Dampak terhadap Kualitas Pembelajaran dan Masa Depan Pendidikan

Implementasi Kurikulum Merdeka yang tidak merata atau kurang optimal berpotensi menciptakan kesenjangan baru dalam kualitas pendidikan. Jika guru tidak sepenuhnya siap, tujuan mulia kurikulum untuk melahirkan lulusan yang berpikir kritis, kreatif, dan berkarakter Pancasila bisa jadi tidak tercapai. Sebaliknya, upaya transformasi ini hanya akan menambah beban kerja guru tanpa dampak signifikan pada peningkatan mutu pembelajaran.

Namun, di sisi lain, jika tantangan kesiapan guru ini dapat diatasi dengan strategi yang tepat dan dukungan yang komprehensif, Kurikulum Merdeka memiliki potensi besar untuk mengubah wajah pendidikan Indonesia. Dengan guru yang berdaya, mampu berinovasi, dan memahami kebutuhan siswa, pembelajaran akan menjadi lebih menarik, relevan, dan bermakna. Hal ini akan membentuk generasi penerus yang tidak hanya cerdas secara akademik, tetapi juga memiliki karakter kuat, mampu beradaptasi dengan perubahan, serta siap menghadapi tantangan global di masa depan.

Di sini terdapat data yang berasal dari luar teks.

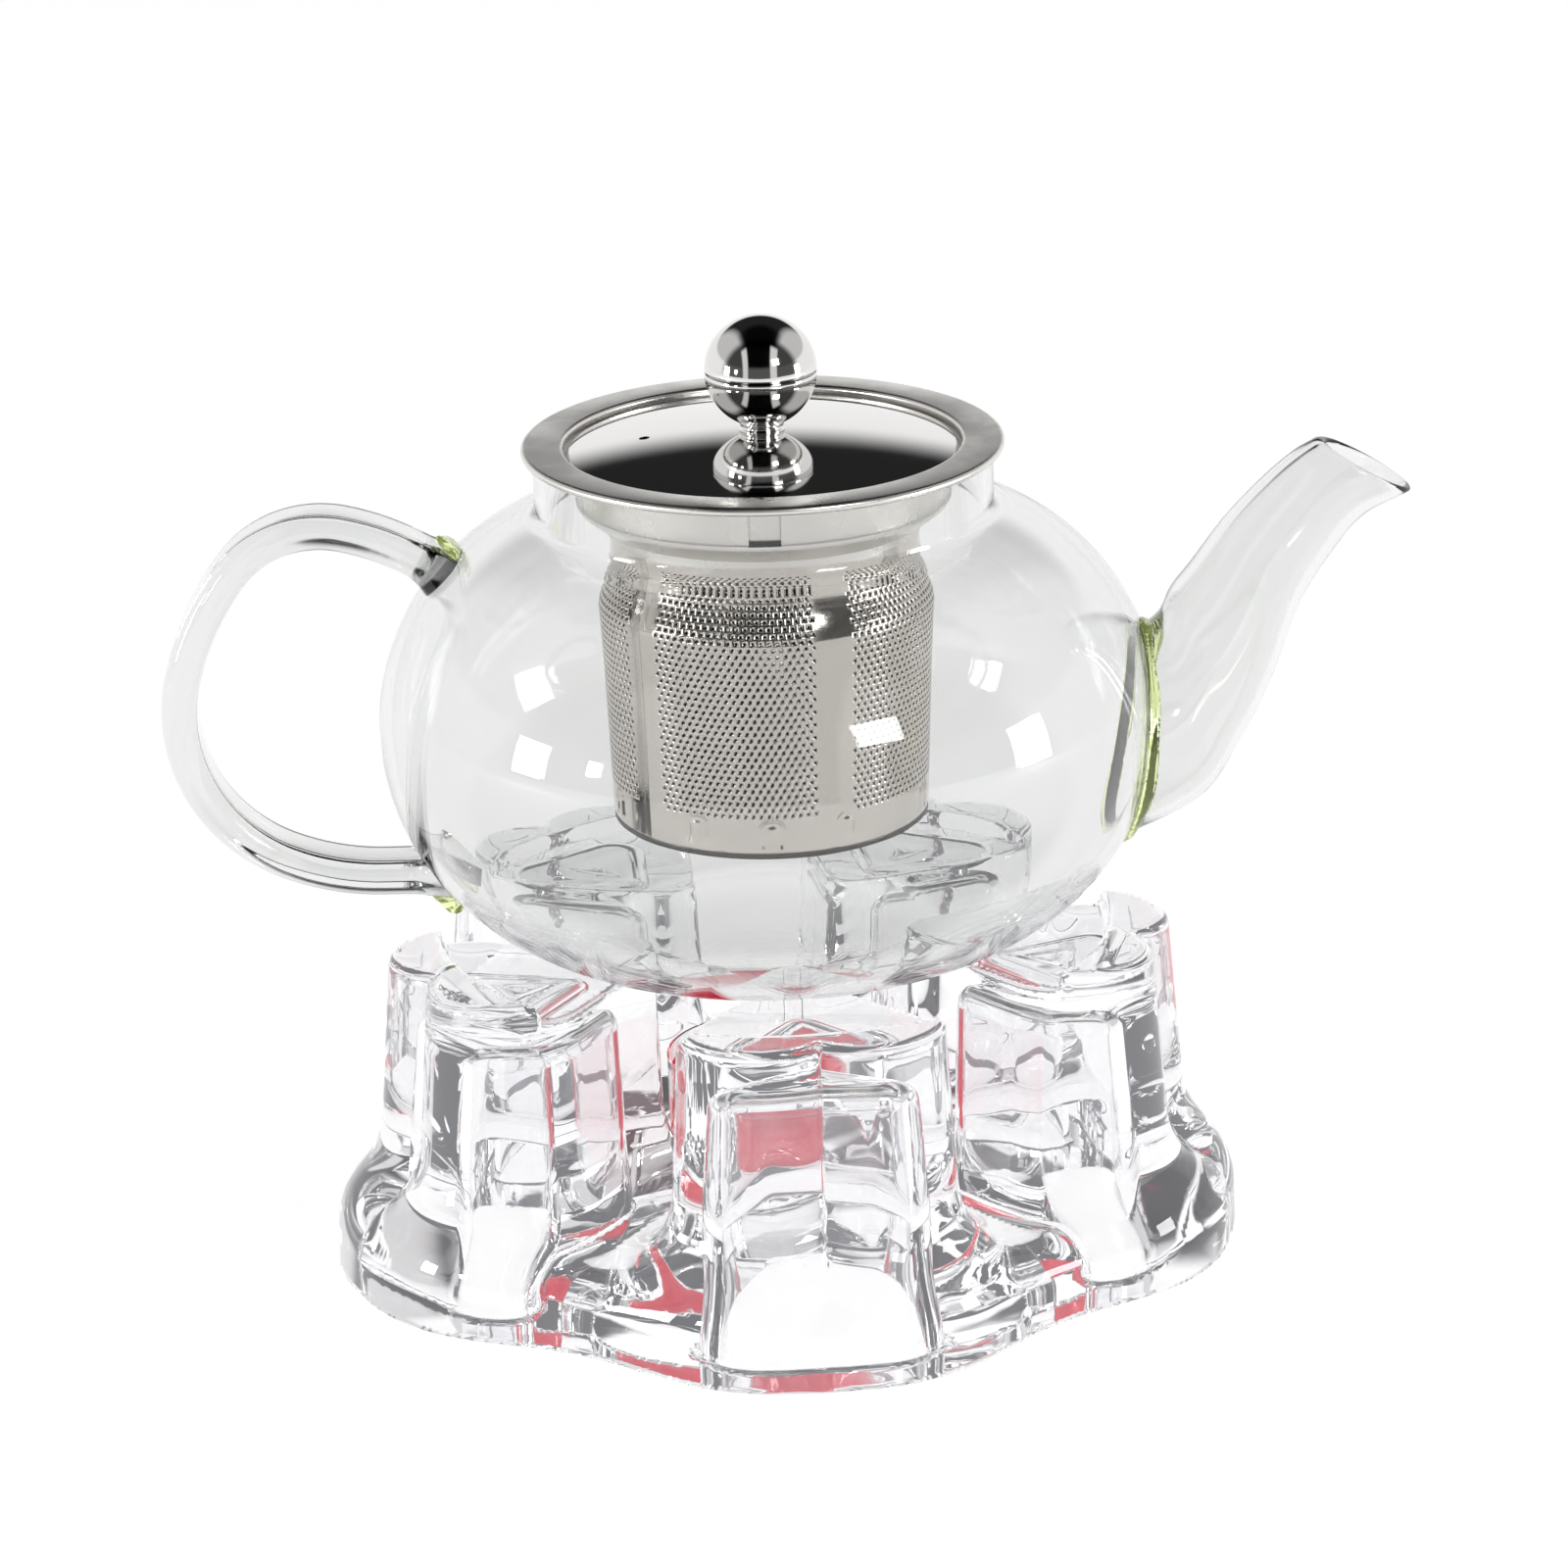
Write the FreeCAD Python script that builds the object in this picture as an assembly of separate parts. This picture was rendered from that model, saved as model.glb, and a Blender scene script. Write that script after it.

  • Kurikulum Merdeka bertujuan mentransformasi pendidikan Indonesia melalui fleksibilitas dan pembelajaran berbasis proyek.
  • Kesiapan guru merupakan faktor krusial bagi keberhasilan implementasi kurikulum ini di seluruh jenjang pendidikan.
  • Banyak guru masih membutuhkan dukungan pelatihan, sumber daya, dan pendampingan yang lebih memadai untuk beradaptasi dengan paradigma baru.
  • Disparitas kesiapan guru antara daerah perkotaan dan pedesaan perlu menjadi perhatian serius agar tidak menciptakan kesenjangan kualitas.
  • Pemberdayaan guru secara berkelanjutan akan menentukan tercapainya tujuan Kurikulum Merdeka dalam membentuk lulusan berkarakter dan berdaya saing global.